Guangdong reported 3,007 cases, 2,583 of which were identified in Guangzhou. Henan identified 3,005 cases, mainly due to a virus outbreak in a Foxconn factory in Zhengzhou. Beijing recorded 70 cases on Friday, up from 59 cases on Thursday.
Liu Xiaofeng, deputy director of the Beijing Center for Disease Control and Prevention, said Friday that virus outbreaks were identified in different locations in China’s capital, creating new risks of asymptomatic virus transmission.
Liu said Beijing would continue to suppress the epidemic via precise measures, such as encouraging people to meet online and eat meals at non-peak hours. He said people should avoid unnecessary gatherings and keep wearing masks, checking their body temperature and washing their hands regularly.

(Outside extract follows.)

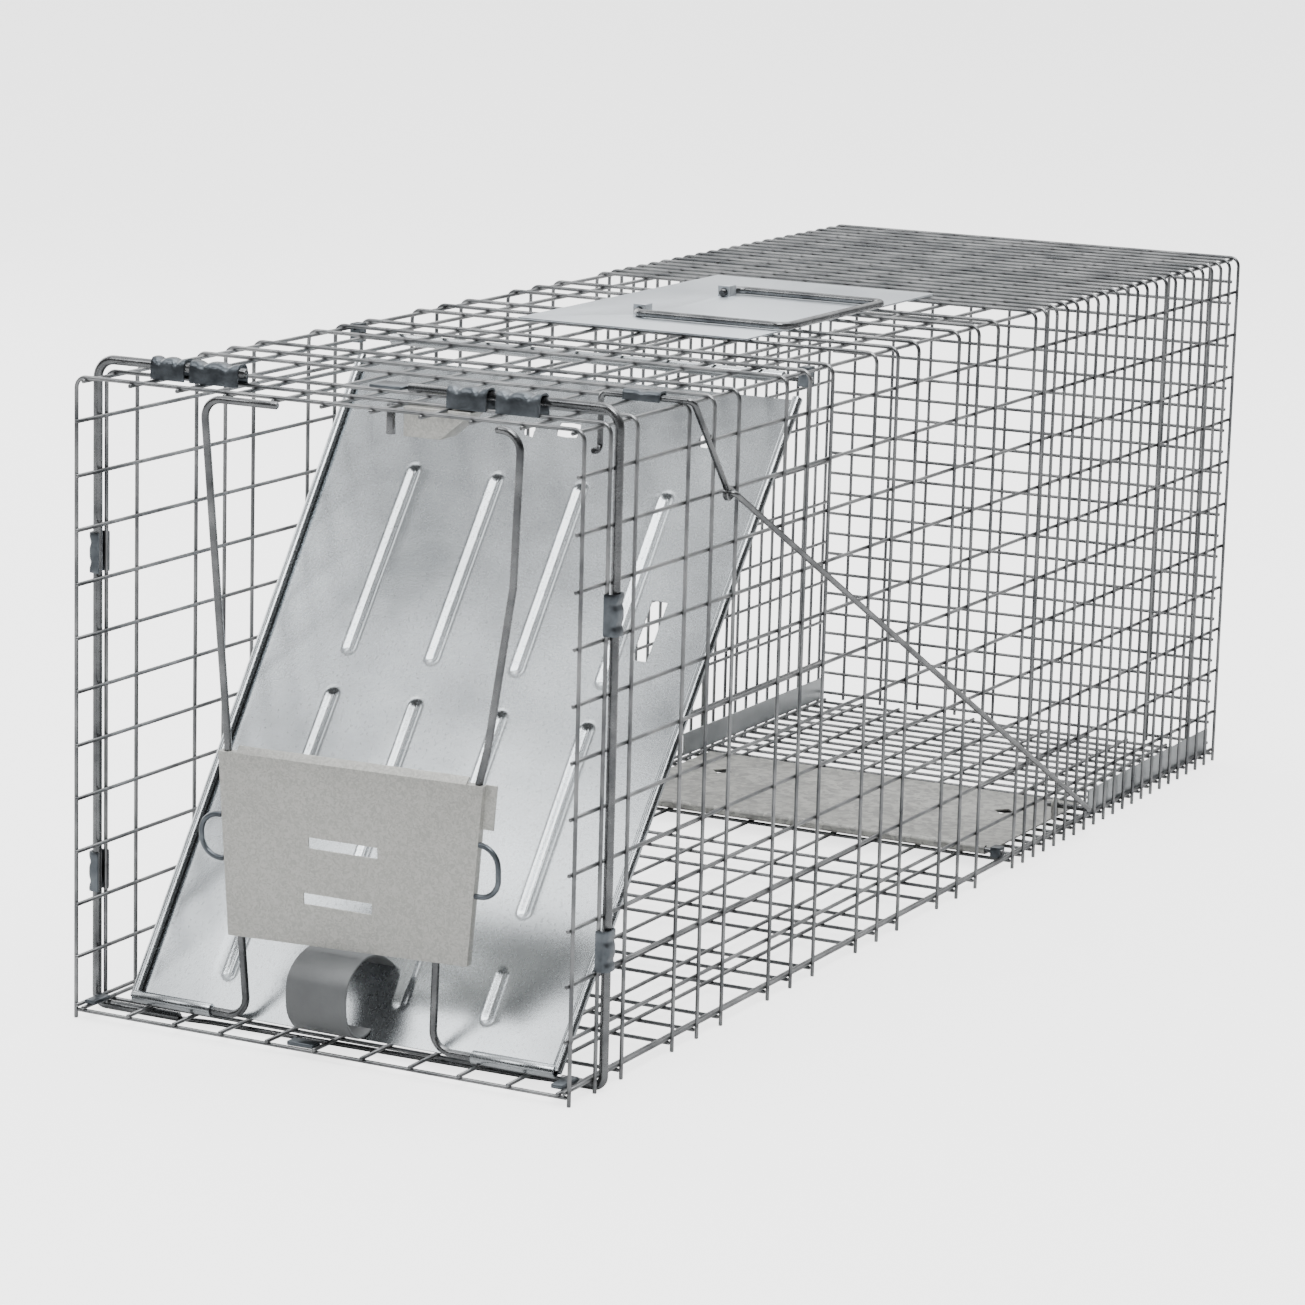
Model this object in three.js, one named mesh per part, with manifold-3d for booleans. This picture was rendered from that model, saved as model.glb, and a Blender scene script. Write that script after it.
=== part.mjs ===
// Live catch trap: a welded wire cage with one sloping front door that is hinged under the top, a gravity lock
// frame on the door, a floor treadle that works the trigger through a rod outside the wall, and a carry handle.
// Units are millimetres. X is the width, Y the length with the door end at -Y, Z up from the ground.
import * as THREE from "three";
import { mergeVertices } from "three/addons/utils/BufferGeometryUtils.js";
import Module from "manifold-3d";

const wasm = await Module();
wasm.setup();

// ---- driving dimensions -------------------------------------------------------------------------------------
const CAGE_WIDTH = 265.8;
const CAGE_LENGTH = 820;
const CAGE_HEIGHT = 305.5;
const GAP = 0.3;

const WIRE_R = 1;
const WELD_SINK = 0.4;
const HOOP_PITCH = 50.8;
const REAR_HOOP_PITCH = 44.6;
const REAR_START = 508;
const LONG_PITCH = 50.8;
const EDGE_INSET = 8;
const FIRST_ROW_DROP = 21.4;

const FRAME_ROD_R = 2.2;
const FRAME_ROD_BEND = 9;
const FRAME_ROD_LIFT = 4.1;
const LEFT_ROD_SETBACK = 21.2;
const RIGHT_ROD_SETBACK = 30;
const TIE_HOOP_SETBACK = 25.4;
const LEFT_ROD_TOP_END = -53;
const RIGHT_ROD_TOP_END = 27;
const LEFT_ROD_FOOT_END = -87;
const RIGHT_ROD_FOOT_END = 112;

const CLIP_T = 0.9;
const CLIP_BEVEL = 1.2;
const LEFT_TOP_CLIPS = [[-103, -85], [-82, -56]];
const RIGHT_TOP_CLIPS = [[50, 70], [75, 97]];
const WALL_CLIPS = [[210, 229], [57, 76]];
const ROD_TAB = { length: 17, near: 6, far: 8, thickness: 1.6 };
const SEAM_CLIP_T = 2.2;
const CORNER_CLIP_HALF = 3;
const LEFT_CORNER_CLIP = [2, 15];
const RIGHT_CORNER_CLIP = [2, 18];
const CENTRE_CLIP = { x: -8, half: 7, reach: [0, 7] };
const STOP_X = 29;
const STOP_SETBACK = 22;
const STOP_SIZE = [34, 14, 13.6];
const STOP_FLAT = 19;
const STOP_PIN_X = 21.2;
const STOP_PIN_R = 2.2;
const STOP_TIP = 1;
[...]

After the Hang Seng Index fell to its 13-year-low in late October, Chinese stock analysts and medical experts sent signals that Beijing planned to ease its Covid rules soon.
Hong Hao, managing director and head of research at BOCOM International, tweeted on November 1 that Beijing had already formed a “reopening committee” led by Wang Huning, a politburo standing committee member. Hong said China might ease its quarantine rules in March, after the winter cold season and Chinese New Year holiday.

On November 4, Zeng Guang, a former chief epidemiologist at the Chinese Center for Disease Control and Prevention, said substantial changes to China’s zero-Covid policy would soon be implemented. The Hang Seng Index has rebounded by 18% so far this month.
However, some medical experts warned that it was not yet time for China to fully resume quarantine-free travel given that most of China’s population has not been inoculated with Western-made mRNA vaccines, which have proven far superior to its indigenous Sinovac and Sinopharm shots.
More than 80% of Taiwan’s 24 million people have been fully inoculated with three doses of Western vaccines. Still, the self-governing island has recorded more than 20,000 cases and about 50-60 deaths per day. The deceased were either not fully vaccinated or had underlying chronic diseases, reports have said.